二月五日的日記

上午出去走步,陰天,溫度回升幾天了,草地上的曾經一尺厚的雪已經基本全化了,很多小鳥都在草地上找吃的,我在路上走,驚得他們或者飛到樹上,或是飛到遠一點的草地上,或者警惕地瞪著圓眼睛看著我走過去。鳥子有很多是美洲羅賓,也有那種很小很小的雀兒,或者是藍色帶白色條紋的長尾巴鳥。鳥兒也叫,有種淒曆的叫聲傳得很遠。聽到了啄木鳥敲打樹幹的聲音,急切地敲打,卻沒看見鳥在哪裏。
專門去看鴨子們,石板小路上的雪化盡了,有幾處石板上還有積水。
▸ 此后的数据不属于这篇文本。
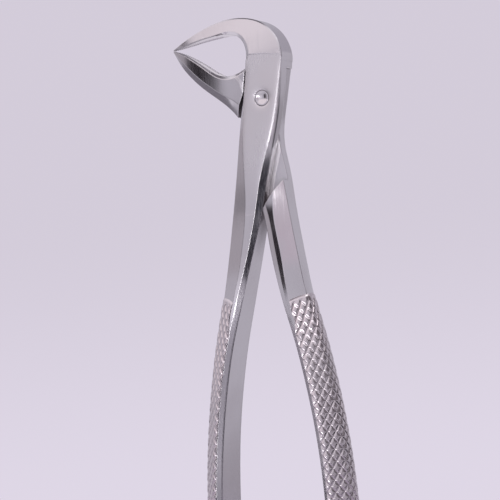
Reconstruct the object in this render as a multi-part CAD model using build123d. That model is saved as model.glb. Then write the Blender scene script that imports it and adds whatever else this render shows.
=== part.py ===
from build123d import *
import math
import os

# Lower-root extraction forceps with a lap joint: two forged halves and one joint rivet.
# Units are mm. The halves are first laid out about the joint's mid-plane, y = 0, with the pivot axis
# along Y through x = 0, z = 0. X is to the right, Z is up along the handles' mid-line, and the front
# is -Y. Every part is then shifted by BACK_SHIFT, so that y = 0 is the joint's flat back face.

# Joint
JOINT_THICKNESS = 7.4
HALF = JOINT_THICKNESS / 2
ROUGH = HALF + 0.05           # half-width before the joint's flat faces are milled
BACK_SHIFT = -HALF
LAP_CLEARANCE = 0.02          # each lapped face stands this far off the mid-plane
OPENING_ANGLE = 15.0          # degrees, from closed tips to fully open
PLATE_TOP_RADIUS = 10.35      # round top of the rear half's lap plate
SHOULDER_RADIUS = 10.5        # round shoulder of the front half around that plate
SIDE_CLEARANCE = 0.10         # between the front plate's left edge and the lower beak's root
NEAREST_Z = 1.3               # height at which that edge comes nearest to the pivot
CUTTER_REACH = 12.0           # how far a relief cutter stands out of the steel

# Rivet
RIVET_RADIUS = 1.8
RIVET_HEAD_RADIUS = 2.35
RIVET_HEAD_DEPTH = 1.1
RIVET_END_RADIUS = 2.2
RIVET_RUNNING_CLEARANCE = 0.03
RIVET_SINK = 0.06             # both ends lie this far below the flat faces
RIVET_RIM = 0.22              # chamfer round the head's rim
HEAD_DISH_RADIUS = 5.0
HEAD_DISH_DEPTH = 0.32

# Handles are mirror images about this line
HANDLE_MID_X = -3.8
GRIP_TOP_Z = -57.0
HANDLE_END_Z = -146.5
HANDLE_END_RADIUS = 1.6       # rounding around each handle's end
ARM_SECTIONS = 32             # evenly spaced sections that an arm's loft runs through
END_SECTIONS = 5              # and those that round its end

# Serrations across the gripping edges, from the tips of both beaks
TOOTH_PITCH = 0.62
TOOTH_DEPTH = 0.42
TOOTH_COUNT = 25
TIP_MARGIN = 0.7              # plain length left at each tip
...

水塘還結著冰,化掉的雪水從管道流進水塘,入口的地方冰化掉了一片,那片水上,停了幾隻鴨子。我走到亭子裏,鴨子們就發現了我,他們走到冰麵上,略一遲疑,展翅飛走了。我也無趣地離開亭子,經過小石板路,走回到路上來。
回家的時候聽到聲音,四處看才發現一隻小鬆鼠正在屋頂下麵的排雨水的管道上,探頭探腦。我開門它就跑掉了。
仿佛冬天已經過去了,明明是個錯覺,何必騙自己。不過也沒有什麽不同,隨便它或者溫情或者冷酷,我沒有別的選擇。